Brett : Beaucoup de groupes sont relayés à la limite du bois de nos jours, et si tu es à la limite, tu ne peux gagner ta vie et tu vas être obligé de faire autre chose pour survivre. Et je ne veux surtout pas d'un futur fait uniquement d'Adele ou de gagnants à The Voice ! C'est pourtant ce que la musique représente souvent, de nos jours. Il faut que nous en soyons conscients. Mais, que pouvons-nous y faire ? Le génie est déjà sorti de sa bouteille, n'est-ce pas ?
Mat : Cela dit, Internet est également un outil merveilleux. L'année dernière, nous avons beaucoup voyagé et notamment dans des endroits du monde où nous n'étions jamais allés. Nous avons vu des milliers de spectateurs à nos concerts dont la plupart n'étaient même pas nés quand nous avons démarré et pourtant, ils connaissaient les paroles de nos chansons ! Internet y est pour beaucoup. Comme je te disais, pour un groupe comme nous, Internet est une bonne chose parce que nous avons une histoire et une passé derrière nous. Mais, si nous étions un groupe en devenir à notre époque, quels seraient nos moyens pour répéter ? Jouer live ? Tourner ? Ce qui m'inquiète en Angleterre aujourd'hui, c'est que beaucoup de groupes font de la musique pour essayer de faire un métier cool, pas parce que c'est le seul moyen d'expression pour eux. Tu comprends la différence ? Et si la musique ne marche pas pour eux, ils essaieront la photographie...

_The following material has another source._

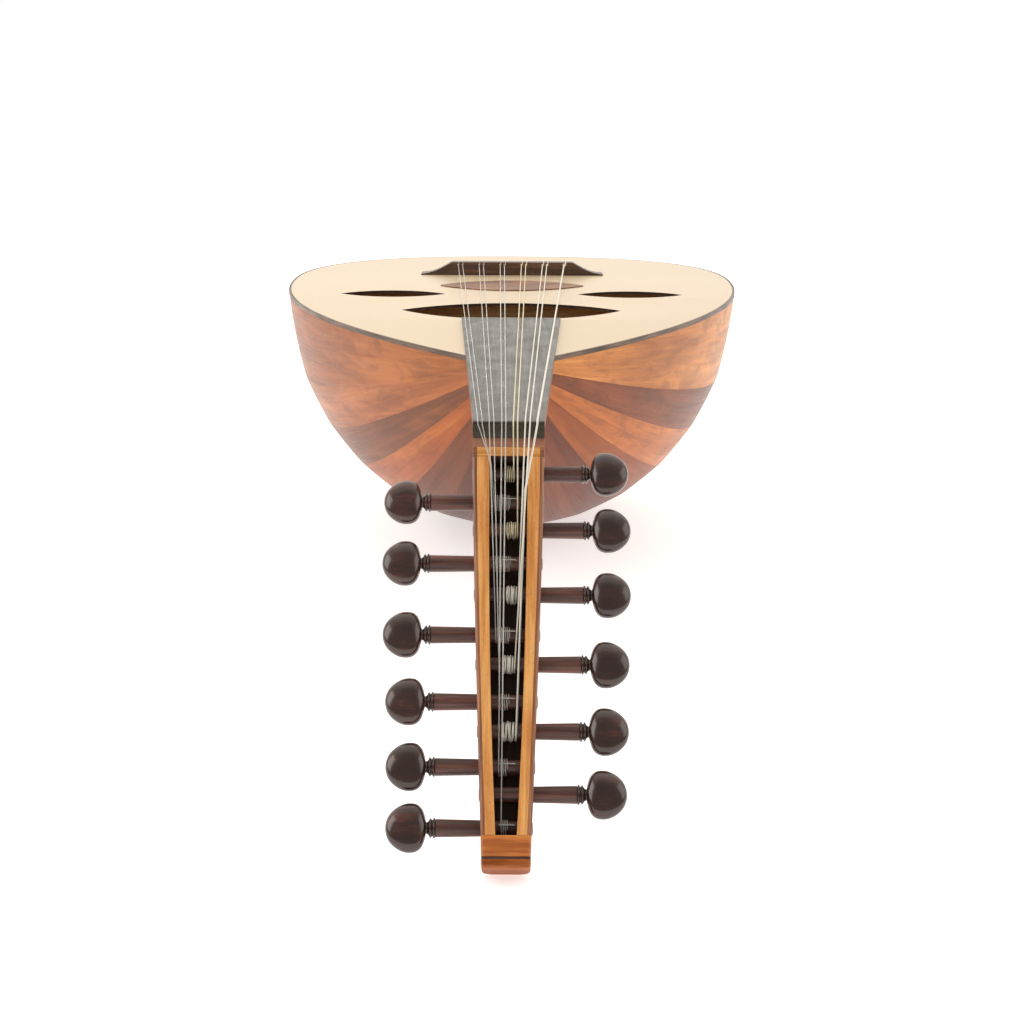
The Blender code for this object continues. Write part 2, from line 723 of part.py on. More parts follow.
def main():
    clear_scene()
    spruce = material("spruce", (0.9, 0.79, 0.62), 0.4)
    softwood = material("softwood", (0.75, 0.6, 0.4), 0.7)
    walnut = material("walnut", (0.55, 0.27, 0.14), 0.3)
    dark_walnut = material("dark_walnut", (0.38, 0.19, 0.11), 0.3)
    neck_wood = material("neck_wood", (0.36, 0.17, 0.1), 0.35)
    ebony = material("ebony", (0.05, 0.045, 0.04), 0.3)
    golden = material("golden_wood", (0.72, 0.42, 0.17), 0.45)
    brown = material("brown_wood", (0.52, 0.27, 0.11), 0.45)
    rosewood = material("rosewood", (0.13, 0.06, 0.05), 0.28)
    veneer = material("veneer", (0.45, 0.22, 0.13), 0.4)
    nylon = material("nylon", (0.85, 0.83, 0.78), 0.3)
    wound = material("wound_metal", (0.78, 0.7, 0.52), 0.35, 1.0)

    instrument = empty("instrument", place=(0.0, SHIFT_Y, SHIFT_Z))
    pegbox = empty("pegbox", instrument, (0.0, -NUT_LENGTH, PEGBOX_Z), PEGBOX_ANGLE)
    make_ribs(instrument, walnut, dark_walnut)
    make_blocks(instrument, softwood)
    make_braces(instrument, softwood)
    make_end_clasp(instrument, dark_walnut)
    make_soundboard(instrument, spruce)
    make_binding(instrument, ebony)
    make_bridge(instrument, rosewood)
    guard = plate(almond(*PICKGUARD, 12), [], THIN_GAP, PICKGUARD_TOP)
    solid("pickguard", guard, veneer, instrument)
    make_neck(instrument, neck_wood)
    make_fingerboard(instrument, ebony)
    make_nut(instrument, ebony)
    walls = make_pegbox(pegbox, golden, brown, neck_wood, ebony)
    make_pegs(pegbox, walls, rosewood)
    make_strings(instrument, nylon, wound)


main()
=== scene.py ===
# The oud's looks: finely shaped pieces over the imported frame, their materials, floor, lights and
# camera. Shapes are worked out in millimetres in the instrument's own frame: x across, y from the
# nut to the tail, z up from the soundboard's face. in_pegbox() gives a place there from one in the
# pegbox: x across, t along it from the nut, h down from its open face. piece() turns millimetres
# into the shared frame's metres.
import math
from collections import namedtuple

import bmesh
import bpy
from mathutils import Matrix, Vector
from mathutils.geometry import tessellate_polygon


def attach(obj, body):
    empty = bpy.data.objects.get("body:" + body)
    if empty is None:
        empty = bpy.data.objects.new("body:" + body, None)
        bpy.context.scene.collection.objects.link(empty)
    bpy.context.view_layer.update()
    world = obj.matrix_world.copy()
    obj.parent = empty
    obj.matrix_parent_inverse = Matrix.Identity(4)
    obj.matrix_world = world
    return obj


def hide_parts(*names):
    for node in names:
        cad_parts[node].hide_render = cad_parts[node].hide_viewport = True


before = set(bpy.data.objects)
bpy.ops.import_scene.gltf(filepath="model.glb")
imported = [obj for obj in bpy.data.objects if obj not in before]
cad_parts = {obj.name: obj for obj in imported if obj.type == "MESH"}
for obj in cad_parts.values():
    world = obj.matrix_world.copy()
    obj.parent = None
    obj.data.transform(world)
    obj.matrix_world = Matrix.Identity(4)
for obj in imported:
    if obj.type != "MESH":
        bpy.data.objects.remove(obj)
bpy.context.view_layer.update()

MM = 0.001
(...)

À quoi pensez-vous quand vous jouez sur scène ?

Brett : A rien d'autre que la chanson que je suis en train de chanter ! Je suis habité par ce que je chante. Il ne faut surtout pas penser à ta liste de course ou si tu as laissé ou non le gaz allumé chez toi !
Mat : Je ne pense à rien ! C'est un des rares moments où je peux prendre plaisir à ne penser à rien. Tu es au-delà des pensées, tu es concentré. Moi qui n'ai jamais été un danseur dans les night-clubs, je crois que la scène est ce qui se rapproche le plus de l'état qui peut t'habiter quand tu danses tard dans la nuit dans un état second en ne pensant à rien d'autre.
Brett : C'est un état où ton esprit est si clair que tu es proche de l'orgasme, une sorte d'oubli total au masculin. Une petite mort, bien vivante ! Être sur scène, c'est très physique. L'esprit se déconnecte. C'est pourquoi il y a les répétitions. Elles te permettent de réfléchir à ce dont tu ne penseras pas pendant le concert (rires).

Concernant votre relation avec la France, qu'aimez-vous ici ? Que n'aimez-vous pas ?

Mat : J'aime des millions de trucs en France ! Les lumières de la ville dans Paris. J'aime l'agressivité des Français ! Une certaine agressivité française qui a été totalement anéantie dans le reste du monde. J'aime leur façon d'être si directs, parfois. J'aime aussi la qualité et les quantités de nourriture pas chères à onze heure du soir. Mais, il faut reconnaître qu'il y a un tas de merdes de chiens dans vos rues (rires) !
Brett : Je n'aime pas Claude Monet. J'adore Edouard Manet, mais je hais Claude Monet. Cela veut tout dire pour moi... Claude Monet est le grand artiste que tu retrouves sur tous les calendriers et pourtant sa peinture c'est de la merde. Alors que Edouard Manet est un génie, mais tu ne vois jamais sa peinture s'étaler. Et pour finir sur un gros cliché, j'adore la Provence.